== Scripts that build objects ==
_ _ _ _

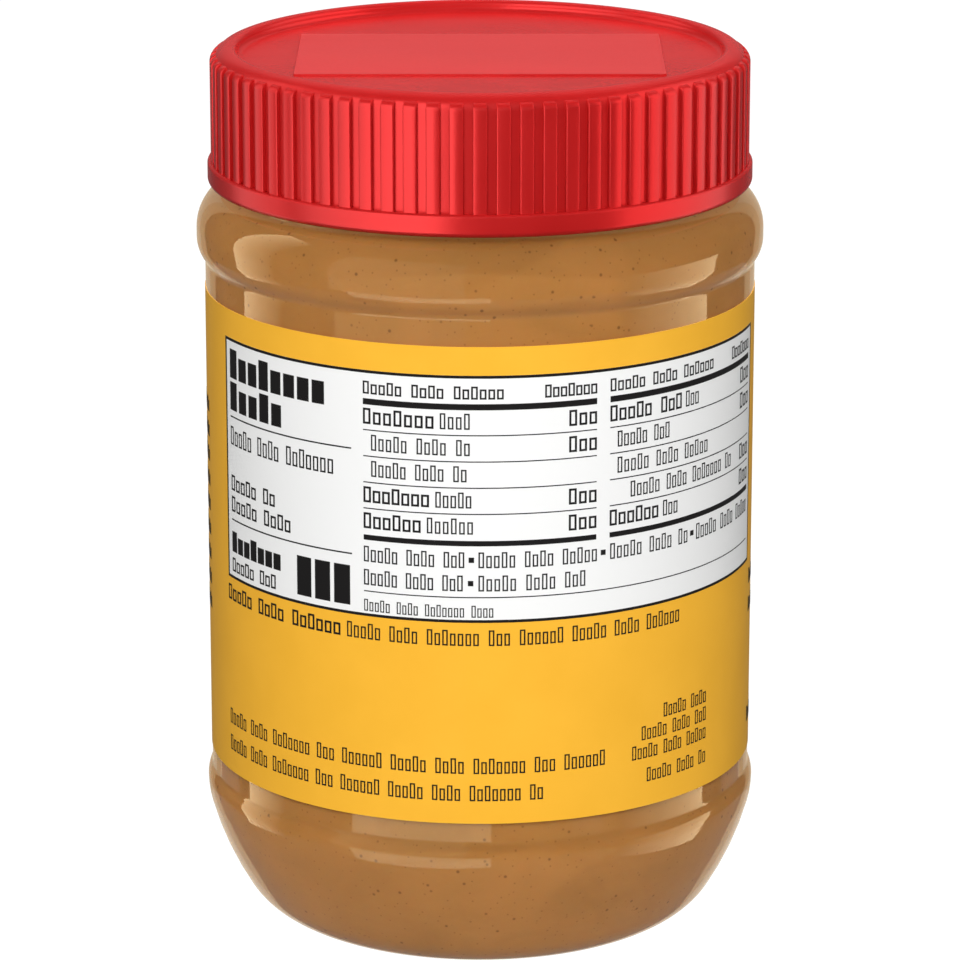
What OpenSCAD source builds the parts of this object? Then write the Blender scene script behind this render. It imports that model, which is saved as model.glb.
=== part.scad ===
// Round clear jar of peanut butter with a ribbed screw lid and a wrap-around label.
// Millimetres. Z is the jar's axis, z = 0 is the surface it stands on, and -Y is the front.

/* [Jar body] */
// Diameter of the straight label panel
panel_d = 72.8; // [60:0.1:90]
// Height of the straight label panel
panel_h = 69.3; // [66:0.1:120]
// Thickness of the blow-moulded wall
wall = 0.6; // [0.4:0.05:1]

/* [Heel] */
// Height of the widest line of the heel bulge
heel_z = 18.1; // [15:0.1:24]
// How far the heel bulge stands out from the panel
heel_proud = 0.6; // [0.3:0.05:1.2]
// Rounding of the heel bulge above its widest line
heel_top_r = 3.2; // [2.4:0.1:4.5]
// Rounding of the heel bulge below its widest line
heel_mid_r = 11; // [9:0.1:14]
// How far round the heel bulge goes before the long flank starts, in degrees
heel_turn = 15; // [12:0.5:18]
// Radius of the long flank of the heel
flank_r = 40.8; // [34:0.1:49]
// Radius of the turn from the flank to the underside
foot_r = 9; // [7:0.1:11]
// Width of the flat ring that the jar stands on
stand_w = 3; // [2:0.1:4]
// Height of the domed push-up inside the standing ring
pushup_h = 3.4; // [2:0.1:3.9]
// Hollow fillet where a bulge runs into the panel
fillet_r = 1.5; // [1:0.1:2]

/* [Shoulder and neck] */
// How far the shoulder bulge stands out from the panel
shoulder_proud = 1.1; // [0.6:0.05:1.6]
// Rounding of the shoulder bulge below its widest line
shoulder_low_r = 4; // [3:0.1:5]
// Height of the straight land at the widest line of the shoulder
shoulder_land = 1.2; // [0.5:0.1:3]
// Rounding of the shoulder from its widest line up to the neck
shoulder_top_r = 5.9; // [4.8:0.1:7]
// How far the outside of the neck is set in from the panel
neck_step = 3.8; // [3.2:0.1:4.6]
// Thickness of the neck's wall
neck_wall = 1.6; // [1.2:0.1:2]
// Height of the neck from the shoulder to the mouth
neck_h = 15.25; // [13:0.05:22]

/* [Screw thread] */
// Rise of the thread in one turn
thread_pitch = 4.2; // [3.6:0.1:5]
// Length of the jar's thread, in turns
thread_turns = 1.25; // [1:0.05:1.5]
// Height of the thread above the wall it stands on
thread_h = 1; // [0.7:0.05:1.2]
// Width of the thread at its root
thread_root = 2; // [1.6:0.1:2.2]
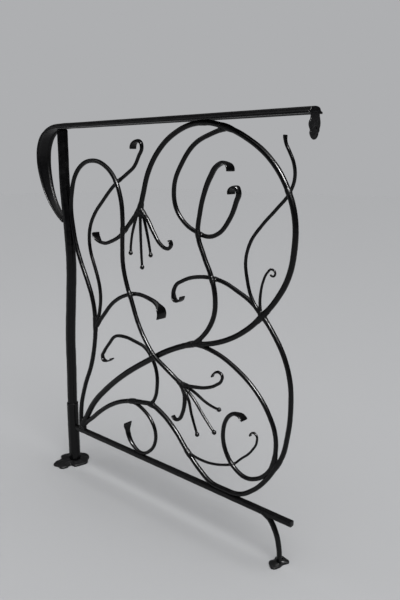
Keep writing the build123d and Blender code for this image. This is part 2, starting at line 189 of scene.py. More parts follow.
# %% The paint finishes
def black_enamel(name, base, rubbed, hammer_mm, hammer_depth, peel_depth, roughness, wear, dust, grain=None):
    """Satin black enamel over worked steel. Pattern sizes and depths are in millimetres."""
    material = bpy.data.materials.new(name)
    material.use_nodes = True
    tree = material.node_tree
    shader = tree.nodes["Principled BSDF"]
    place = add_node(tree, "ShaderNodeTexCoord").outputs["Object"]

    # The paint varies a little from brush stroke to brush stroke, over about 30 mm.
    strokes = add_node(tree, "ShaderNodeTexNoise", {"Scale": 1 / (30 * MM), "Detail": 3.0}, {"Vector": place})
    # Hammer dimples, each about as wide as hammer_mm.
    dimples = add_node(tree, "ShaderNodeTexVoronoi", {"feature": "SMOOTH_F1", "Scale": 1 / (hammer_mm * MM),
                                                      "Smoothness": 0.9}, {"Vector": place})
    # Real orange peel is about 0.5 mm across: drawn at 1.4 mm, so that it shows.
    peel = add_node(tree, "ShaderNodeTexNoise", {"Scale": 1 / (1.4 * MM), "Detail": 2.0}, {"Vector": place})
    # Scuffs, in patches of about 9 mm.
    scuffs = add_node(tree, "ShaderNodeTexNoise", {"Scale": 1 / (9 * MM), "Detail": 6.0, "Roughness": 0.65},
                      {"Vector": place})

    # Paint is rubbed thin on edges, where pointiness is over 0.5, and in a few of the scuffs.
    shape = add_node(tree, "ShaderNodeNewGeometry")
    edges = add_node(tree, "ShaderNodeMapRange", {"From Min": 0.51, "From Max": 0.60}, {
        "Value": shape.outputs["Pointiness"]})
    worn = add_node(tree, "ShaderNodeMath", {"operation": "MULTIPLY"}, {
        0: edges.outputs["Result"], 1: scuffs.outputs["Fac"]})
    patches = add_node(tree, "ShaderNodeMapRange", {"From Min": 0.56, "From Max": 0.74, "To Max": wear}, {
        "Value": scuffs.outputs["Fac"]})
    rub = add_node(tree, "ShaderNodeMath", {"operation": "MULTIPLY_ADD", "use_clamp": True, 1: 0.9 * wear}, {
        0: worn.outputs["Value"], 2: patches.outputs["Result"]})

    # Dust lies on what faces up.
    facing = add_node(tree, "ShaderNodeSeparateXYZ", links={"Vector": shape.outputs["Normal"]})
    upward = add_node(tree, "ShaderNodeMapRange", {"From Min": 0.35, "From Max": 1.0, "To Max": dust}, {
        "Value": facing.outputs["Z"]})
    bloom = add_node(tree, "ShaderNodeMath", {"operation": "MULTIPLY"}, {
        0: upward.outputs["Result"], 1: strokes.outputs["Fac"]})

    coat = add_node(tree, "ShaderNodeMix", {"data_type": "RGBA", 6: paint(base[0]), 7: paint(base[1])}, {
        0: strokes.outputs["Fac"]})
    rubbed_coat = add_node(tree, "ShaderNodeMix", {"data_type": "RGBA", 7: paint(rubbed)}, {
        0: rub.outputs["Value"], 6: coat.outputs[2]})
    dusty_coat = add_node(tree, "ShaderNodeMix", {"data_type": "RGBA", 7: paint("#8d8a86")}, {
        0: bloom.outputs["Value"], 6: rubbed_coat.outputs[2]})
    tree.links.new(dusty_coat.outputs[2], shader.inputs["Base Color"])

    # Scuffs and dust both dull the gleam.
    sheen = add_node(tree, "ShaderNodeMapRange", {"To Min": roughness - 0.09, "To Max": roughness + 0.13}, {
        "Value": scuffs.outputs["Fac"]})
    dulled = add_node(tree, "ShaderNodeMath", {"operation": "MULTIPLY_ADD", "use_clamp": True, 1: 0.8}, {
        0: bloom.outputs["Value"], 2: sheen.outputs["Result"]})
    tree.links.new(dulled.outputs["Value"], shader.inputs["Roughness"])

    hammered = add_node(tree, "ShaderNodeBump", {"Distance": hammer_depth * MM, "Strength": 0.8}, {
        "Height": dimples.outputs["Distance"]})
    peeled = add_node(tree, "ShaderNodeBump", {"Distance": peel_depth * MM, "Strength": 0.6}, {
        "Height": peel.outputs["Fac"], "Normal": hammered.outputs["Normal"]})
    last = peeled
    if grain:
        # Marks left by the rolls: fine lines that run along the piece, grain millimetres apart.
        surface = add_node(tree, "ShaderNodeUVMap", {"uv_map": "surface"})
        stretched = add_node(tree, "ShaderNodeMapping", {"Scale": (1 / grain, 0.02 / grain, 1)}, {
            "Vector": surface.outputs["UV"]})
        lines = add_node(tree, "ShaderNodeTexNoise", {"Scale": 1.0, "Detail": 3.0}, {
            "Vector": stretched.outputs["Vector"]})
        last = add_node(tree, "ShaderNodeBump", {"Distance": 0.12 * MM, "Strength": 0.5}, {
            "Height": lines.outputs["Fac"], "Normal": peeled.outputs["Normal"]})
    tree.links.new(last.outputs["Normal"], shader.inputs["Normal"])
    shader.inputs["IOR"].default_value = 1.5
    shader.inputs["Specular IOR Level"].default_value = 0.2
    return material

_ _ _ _

== Exercise instructions ==
Find the string "parts" in the records, then copy each line where it occurs.

== Output below ==
What OpenSCAD source builds the parts of this object? Then write the Blender scene script behind this render. It imports that model, which is saved as model.glb.
Keep writing the build123d and Blender code for this image. This is part 2, starting at line 189 of scene.py. More parts follow.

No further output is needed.